2. Statistical detectors and watermarking — signatures inside the content

Detection systems range from machine-learning classifiers and linguistic-pattern detectors to cryptographic-style watermarks embedded in model outputs; researchers have proposed and mathematically analyzed watermarking schemes that bias token selection to create detectable patterns, and new statistical frameworks aim to measure and harden watermark reliability under adversarial conditions [9] [7] [3].

3. OSINT and source-chain investigations — mapping distribution networks

Investigative journalists and analysts trace the "source chain" of a piece of content—where it first appeared, how it spread, and which accounts amplified it—to compare distribution patterns with known operations and identify networked accounts, a technique recommended for high-stakes reporting and endorsed by guides for deep source-chain investigation [1] [10] [8].

4. Behavioral fingerprinting and stylometry — human plus machine signatures

When watermarking or metadata fail, investigators turn to behavioral signals: posting cadence, cross-posting habits, lexical fingerprints and platform-use quirks that link multiple pseudonymous accounts to the same operator; academic surveys of social media forensics highlight attribution difficulties but also underscore how aggregated behavioral signals can pierce anonymity when combined with other evidence [8].

5. Platform cooperation, legal process and retrospective logs — subpoenaing the server-side truth

Attribution often requires platform logs or retained model interaction records; proposals and studies recommend storing user conversations with models for retrospective analysis, and law enforcement guidance notes the use of AI to triage large datasets while emphasizing the need to validate AI leads with human experts and lawful process [3] [11].

6. Tool fusion and human validation — why investigators combine methods

Best practice is fusion: automated detectors (commercial and open-source) provide probabilistic flags, watermark checks add cryptographic-like signals, OSINT establishes distribution context, and forensic metadata or platform logs supply hard technical links—investigators must verify AI-generated leads with human experts because detection tools vary, can be inconsistent over time, and perform poorly under obfuscation [12] [4] [5].

7. Limits, evasion and contested claims — the adversary and the vendors

Detection and attribution face real limits: paraphrasing, human-in-the-loop editing and "humanizers" can defeat many detectors [4], independent studies and guides warn against relying on a single tool [12] [13], and vendor marketing claiming near-perfect accuracy should be treated as an implicit agenda that can mislead investigators unless validated by peer review [5] [6].

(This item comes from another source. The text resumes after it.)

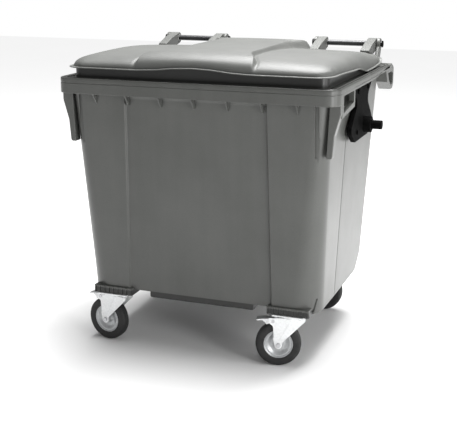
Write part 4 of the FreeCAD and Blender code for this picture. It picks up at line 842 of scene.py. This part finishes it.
def ramp(tree, source, low, high, start=0.3, end=0.7):
    """Value turned into a colour between two ends."""
    node = tree.nodes.new("ShaderNodeValToRGB")
    node.color_ramp.elements[0].position = start
    node.color_ramp.elements[1].position = end
    node.color_ramp.elements[0].color = (*low, 1)
    node.color_ramp.elements[1].color = (*high, 1)
    tree.links.new(source, node.inputs["Fac"])
    return node.outputs["Color"]


def map_range(tree, source, ends):
    """Value moved from one range to another; ends holds the ends that aren't 0 and 1."""
    node = tree.nodes.new("ShaderNodeMapRange")
    for socket, value in ends.items():
        node.inputs[socket].default_value = value
    tree.links.new(source, node.inputs["Value"])
    return node.outputs["Result"]


def spread(tree, source, low, high):
    """Value 0..1 turned into a range."""
    return map_range(tree, source, {"To Min": low, "To Max": high})


def mix(tree, kind, first, second, amount):
    """Two colours mixed."""
    node = tree.nodes.new("ShaderNodeMix")
    node.data_type = "RGBA"
    node.blend_type = kind
    for socket, value in (("Factor", amount), ("A", first), ("B", second)):
        target = [s for s in node.inputs if s.name == socket and (socket == "Factor" or s.type == "RGBA")][0]
        if isinstance(value, bpy.types.NodeSocket):
            tree.links.new(value, target)
        else:
            target.default_value = value
    return [s for s in node.outputs if s.type == "RGBA"][0]


def bump(tree, shader, *layers):
    """Stack of bumps; each layer is (height, strength, distance)."""
    normal = None
    for height, strength, distance in layers:
        node = tree.nodes.new("ShaderNodeBump")
        node.inputs["Strength"].default_value = strength
        node.inputs["Distance"].default_value = distance
        tree.links.new(height, node.inputs["Height"])
        if normal:
            tree.links.new(normal, node.inputs["Normal"])
        normal = node.outputs["Normal"]
    tree.links.new(normal, shader.inputs["Normal"])


def painted_shade(tree, colour):
    """Colour darkened with painted shade: round the collar under the lid's edge, and low down between the side
    walls under the floor.
    """
    parts = tree.nodes.new("ShaderNodeSeparateXYZ")
    tree.links.new(object_place(tree), parts.inputs["Vector"])

    def mask(source, start, end):
        return map_range(tree, source, {"From Min": start, "From Max": end})

    def calculate(operation, *sources):
        node = tree.nodes.new("ShaderNodeMath")
        node.operation = operation
        for source, socket in zip(sources, node.inputs):
            tree.links.new(source, socket)
        return node.outputs[0]

    collar = calculate("MULTIPLY", mask(parts.outputs["Z"], RIM_TOP - 0.007, RIM_TOP + 0.004),
                       mask(parts.outputs["Y"], TOP_BACK + 0.010, TOP_BACK))
    across = calculate("ABSOLUTE", parts.outputs["X"])
    under = calculate("MULTIPLY", mask(parts.outputs["Z"], FRONT_FOOT + 0.001, FRONT_FOOT - 0.001),
                      mask(across, TOP_HALF - SIDE_TAPER - 0.020, TOP_HALF - SIDE_TAPER - 0.030))
    # painted shade: the collar and the low band are multiplied towards a dark grey
    return mix(tree, "MULTIPLY", colour, (0.22, 0.22, 0.22, 1), calculate("MAXIMUM", collar, under))


def plastic(name, dark, light, rough_low, rough_high, grain, paint_shade=False):
    """Moulded plastic: faint clouding, run marks down the walls, fine leather-like grain, and painted shade at the
    collar and low down where asked.
    """
    made, tree, shader = material(name)
    cloud = ramp(tree, noise(tree, 3.0), dark, light)
    runs = ramp(tree, noise(tree, 14.0, 3, 0.6, (1, 1, 0.08)), (0.94, 0.94, 0.94), (1.03, 1.03, 1.03))
    speck = ramp(tree, noise(tree, 260.0, 2), (0.95, 0.95, 0.95), (1.05, 1.05, 1.05))
    colour = mix(tree, "MULTIPLY", mix(tree, "MULTIPLY", cloud, runs, 1.0), speck, 1.0)
    # base colour, with painted shade at the collar and low down when asked
    tree.links.new(painted_shade(tree, colour) if paint_shade else colour, shader.inputs["Base Color"])
    tree.links.new(spread(tree, noise(tree, 9.0), rough_low, rough_high), shader.inputs["Roughness"])
    shader.inputs["Specular IOR Level"].default_value = 0.38
    bump(tree, shader, (noise(tree, 900.0, 3), 0.25, grain), (noise(tree, 7.0, 2), 0.12, 0.003))
    return made


def rubber(name):
    """Black rubber with road dust in patches."""
    made, tree, shader = material(name)
    base = ramp(tree, noise(tree, 30.0), (0.007, 0.007, 0.007), (0.016, 0.016, 0.016))
    dust = ramp(tree, noise(tree, 12.0, 5, 0.65), (0, 0, 0), (0.35, 0.35, 0.35), 0.52, 0.8)
    colour = mix(tree, "MIX", base, (0.035, 0.034, 0.032, 1), dust)
    tree.links.new(colour, shader.inputs["Base Color"])
    tree.links.new(spread(tree, noise(tree, 40.0), 0.55, 0.8), shader.inputs["Roughness"])
    bump(tree, shader, (noise(tree, 700.0, 3), 0.4, 0.0004))
    return made


def zinc(name, dark, light, rough_low, rough_high, metallic=0.85):
    """Zinc-plated steel with faint crystal patches and handling marks."""
    made, tree, shader = material(name)
    crystal = tree.nodes.new("ShaderNodeTexVoronoi")
    crystal.inputs["Scale"].default_value = 120.0
    tree.links.new(object_place(tree), crystal.inputs["Vector"])
    patch = ramp(tree, crystal.outputs["Distance"], dark, light, 0.1, 0.9)
    marks = ramp(tree, noise(tree, 25.0, 5, 0.6), (0.92, 0.92, 0.91), (1.0, 1.0, 1.0))
    tree.links.new(mix(tree, "MULTIPLY", patch, marks, 1.0), shader.inputs["Base Color"])
    tree.links.new(spread(tree, noise(tree, 60.0, 4), rough_low, rough_high), shader.inputs["Roughness"])
    shader.inputs["Metallic"].default_value = metallic
    bump(tree, shader, (noise(tree, 300.0, 2), 0.15, 0.0003))
    return made


def black_plastic(name):
    """Dull black moulding with a fine grain."""
    made, tree, shader = material(name)
    colour = ramp(tree, noise(tree, 20.0), (0.002, 0.002, 0.002), (0.005, 0.005, 0.005))
    tree.links.new(colour, shader.inputs["Base Color"])
    tree.links.new(spread(tree, noise(tree, 50.0), 0.6, 0.75), shader.inputs["Roughness"])
    shader.inputs["Specular IOR Level"].default_value = 0.02
    bump(tree, shader, (noise(tree, 800.0, 3), 0.3, 0.0004))
    return made


MATERIALS = {
    # the tub's plastic carries painted shade at its collar and low down (its last argument)
    "tub_plastic": plastic("tub_plastic", (0.074, 0.076, 0.071), (0.091, 0.093, 0.088), 0.27, 0.35, 0.0004,
                           True),
    "lid_plastic": plastic("lid_plastic", (0.076, 0.078, 0.074), (0.093, 0.095, 0.090), 0.44, 0.54, 0.0003),
    "black_plastic": black_plastic("black_plastic"),
    "black_steel": black_plastic("black_steel"),
    "rubber": rubber("rubber"),
    "tube_steel": zinc("tube_steel", (0.035, 0.036, 0.038), (0.055, 0.056, 0.058), 0.30, 0.42, 0.4),
    "wheel_steel": zinc("wheel_steel", (0.42, 0.43, 0.44), (0.50, 0.51, 0.52), 0.3, 0.42, 0.6),
    "bush_plastic": plastic("bush_plastic", (0.5, 0.5, 0.47), (0.6, 0.6, 0.57), 0.4, 0.5, 0.0002),
    "pedal_steel": zinc("pedal_steel", (0.62, 0.63, 0.64), (0.74, 0.75, 0.76), 0.28, 0.42, 0.6),
    "bolt_steel": zinc("bolt_steel", (0.5, 0.5, 0.52), (0.62, 0.62, 0.64), 0.25, 0.4),
    "zinc_steel": zinc("zinc_steel", (0.76, 0.77, 0.78), (0.84, 0.85, 0.86), 0.34, 0.46, 0.3),
}
SLOT_OF = {part["node"]: part["material_slot"] for part in frame["record"]["subparts"]}


def dress(item, slot, body, *replaced):
    """Give a new piece the material named by its slot, put it on its body, and hide the CAD nodes that it stands
    for.
    """
    item.data.materials.clear()
    item.data.materials.append(MATERIALS[slot])
    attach(item, body)
    if replaced:
        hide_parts(*replaced)
    return item


def dress_nodes():
    """Materials of the CAD nodes that stay; the bracket bolts are black like the brackets."""
    for name, item in frame["nodes"].items():
        item.data.materials.clear()
        slot = "black_steel" if name.startswith("bracket_bolts") else SLOT_OF[name]
        item.data.materials.append(MATERIALS[slot])


# ------------------------------------------------------------------ stage
def look_at(item, target):
    """Turn a camera or light to face a target."""
    item.rotation_euler = (Vector(target) - item.location).to_track_quat("-Z", "Y").to_euler()


def camera():
    """Camera in front, to the right and a little above."""
    data = bpy.data.cameras.new("camera")
    data.sensor_width = 36.0
    data.lens = 78.18
    item = bpy.data.objects.new("camera", data)
    item.location = (1.5781, -4.3363, 1.7611)
    look_at(item, (-0.0261, -0.0230, 0.5468))
    bpy.context.scene.collection.objects.link(item)
    bpy.context.scene.camera = item


def softbox(name, place, target, width, height, power):
    """Rectangular area light that faces a target."""
    data = bpy.data.lights.new(name, "AREA")
    data.shape = "RECTANGLE"
    data.size = width
    data.size_y = height
    data.energy = power
    item = bpy.data.objects.new(name, data)
    item.location = place
    look_at(item, target)
    bpy.context.scene.collection.objects.link(item)


def lights():
    """Three area lights, and a dim world that the camera sees as white."""
    softbox("top_light", (0.2, 0.7, 4.2), (0, 0, 1.0), 3.0, 3.0, 500)
    softbox("right_light", (4.4, -0.6, 1.6), (0.4, 0, 0.7), 1.8, 2.6, 60)
    softbox("corner_light", (3.9, -2.5, 1.3), (0.55, -0.4, 0.8), 0.8, 2.4, 80)
    world = bpy.data.worlds.new("world")
    bpy.context.scene.world = world
    world.use_nodes = True
    tree = world.node_tree
    background = tree.nodes["Background"]
    background.inputs["Strength"].default_value = 0.28
    background.inputs["Color"].default_value = (1, 1, 1, 1)
    white = tree.nodes.new("ShaderNodeBackground")
    white.inputs["Color"].default_value = (1, 1, 1, 1)
    path = tree.nodes.new("ShaderNodeLightPath")
    mixer = tree.nodes.new("ShaderNodeMixShader")
    tree.links.new(path.outputs["Is Camera Ray"], mixer.inputs["Fac"])
    tree.links.new(background.outputs[0], mixer.inputs[1])
    tree.links.new(white.outputs[0], mixer.inputs[2])
    tree.links.new(mixer.outputs[0], tree.nodes["World Output"].inputs["Surface"])


def floor():
    """Pale floor that brightens into the white world away from the container."""
    size = 14.0
    item = new_object("floor", [(-size, -size, 0), (size, -size, 0), (size, size, 0), (-size, size, 0)],
                      [(0, 1, 2, 3)])
    made, tree, shader = material("floor")
    tint = ramp(tree, noise(tree, 0.8), (0.84, 0.84, 0.84), (0.87, 0.87, 0.87))
    tree.links.new(tint, shader.inputs["Base Color"])
    far = tree.nodes.new("ShaderNodeVectorMath")
    far.operation = "LENGTH"
    tree.links.new(object_place(tree), far.inputs[0])
    glow = map_range(tree, far.outputs["Value"], {"From Min": 1.2, "From Max": 4.2, "To Max": 0.66})
    tree.links.new(glow, shader.inputs["Emission Strength"])
    shader.inputs["Emission Color"].default_value = (1, 1, 1, 1)
    shader.inputs["Roughness"].default_value = 0.9
    shader.inputs["Specular IOR Level"].default_value = 0.1
    item.data.materials.append(made)


# ------------------------------------------------------------------ assembly
camera()
lights()
floor()
bpy.context.scene.view_settings.view_transform = "Standard"
dress_nodes()
dress(tub(), "tub_plastic", "container", "tub")
dress(lid(), "lid_plastic", "lid", "lid")
bracket = trunnion_bracket()
twin = shade(flip_side(bracket))
for side, item in zip(SIDES, (twin, bracket)):
    item.name = "bracket_" + side
    dress(item, "black_plastic", "container", "trunnion_bracket_" + side)

patterns = {"tyre": (tyre(), "rubber", "wheel"), "wheel_centre": (wheel_centre(), "wheel_steel", "wheel")}
forks = {True: fork(True), False: fork(False)}
for corner in CORNERS:
    matrix = caster_frame(corner)
    centre = matrix @ Matrix.Translation((TRAIL, 0, RADIUS))
    for name, (pattern, slot, body) in patterns.items():
        item = place_copy(pattern, centre, "%s_mesh_%s" % (name, corner))
        dress(item, slot, "%s_%s" % (body, corner), "%s_%s" % (name, corner))
    item = place_copy(forks[corner.startswith("front")], matrix, "fork_mesh_" + corner)
    dress(item, "zinc_steel", "caster_" + corner, "fork_" + corner)
for pattern in [p[0] for p in patterns.values()] + list(forks.values()):
    remove(pattern)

Conclusion — a pragmatic playbook for attribution

Tracing anonymous AI-generated channels is a probabilistic, multi-evidence process that combines content-level detection (watermarks and ML classifiers), forensic artifact analysis, OSINT source-chain mapping, behavioral fingerprinting, and legal access to platform logs; investigators must integrate these methods, disclose uncertainty, and be wary of overclaiming attribution given evasion techniques and variable tool performance documented across the literature [1] [7] [3] [4].